In extreme climates, snow tires have been designed to replace the standard radial tires for the winter season to make driving on snow and ice safer. These special tires have deeper treads that increase traction and a type of rubber that maintains its resilience in cold temperature. They are rated to better handle slippery road conditions like sleet, mud, ice, or flooding.
Even though standard tires that come with a car are often called "all-season," they're not ideal for extensive driving over many months of consistent snowfall or slush, but rather sporadic storms or the odd ski trip. Therefore, many safety boards recommend people living in extreme climates to invest in four snow tires and install them for the winter. Regardless of whether a car has front or rear drive, drivers should use four tires of the same brand that are marked M/S, which stands for mud and snow, and an icon of a snowflake within a mountain.
The reason these tires stick to the road and make for safer driving is their tread and material. In the US, the Rubber Manufacturer's Association will designate snow tires M/S only if they fulfill the requirements of the depth and pattern on their tread, which means the tires have the proper grooves to fling off snow and connect to the pavement. They're also made of a slightly different rubber compound that doesn't stiffen at low temperatures and therefore more evenly distributes the weight of the car on the tires. Of course, driving in hazardous conditions makes it even more important that the tires are always properly inflated so they have the correct footprint, the area where the tire touches the road, for maximum traction.

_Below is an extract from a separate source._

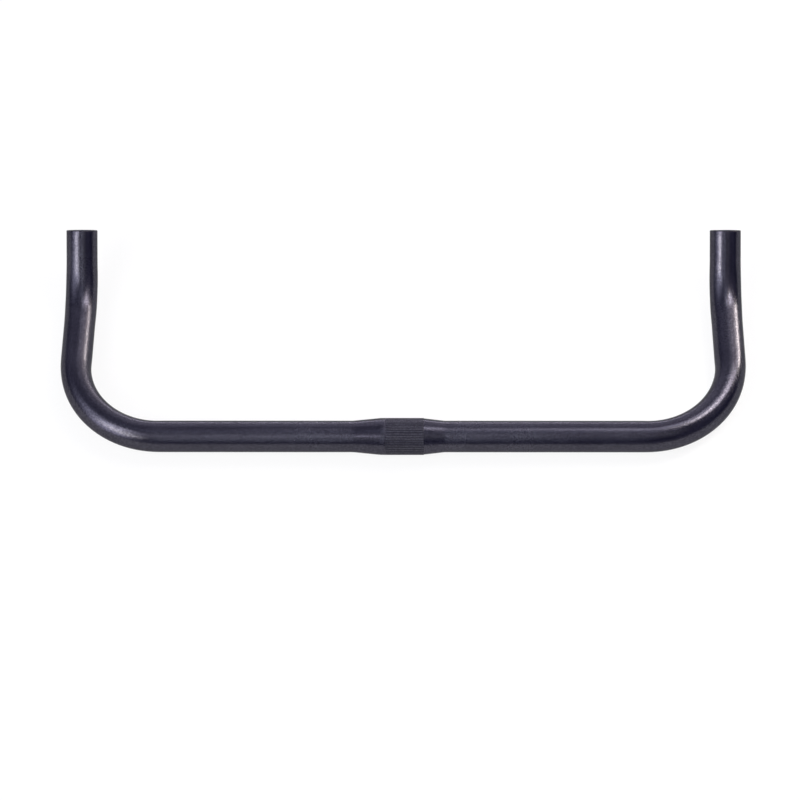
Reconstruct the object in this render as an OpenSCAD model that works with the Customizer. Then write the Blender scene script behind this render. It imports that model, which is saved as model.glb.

The increased friction of properly installed snow tires can keep a car on the road, maintain normal steering, and allow the driver to safely navigate in the dark or at higher speeds. These tires reduce the probability that the wheels will spin when the driver applies the brakes. They can also prevent the car from hydroplaning, which happens when there is an even layer of water on the road and the tires slide over it rather than make a path through it. Studded snow tires combine elements of snow chains without the bulk or damage to the asphalt. These specialty tires have small metal studs embedded in the rubber for a stronger grip, but they are not necessary or favorable for all roads.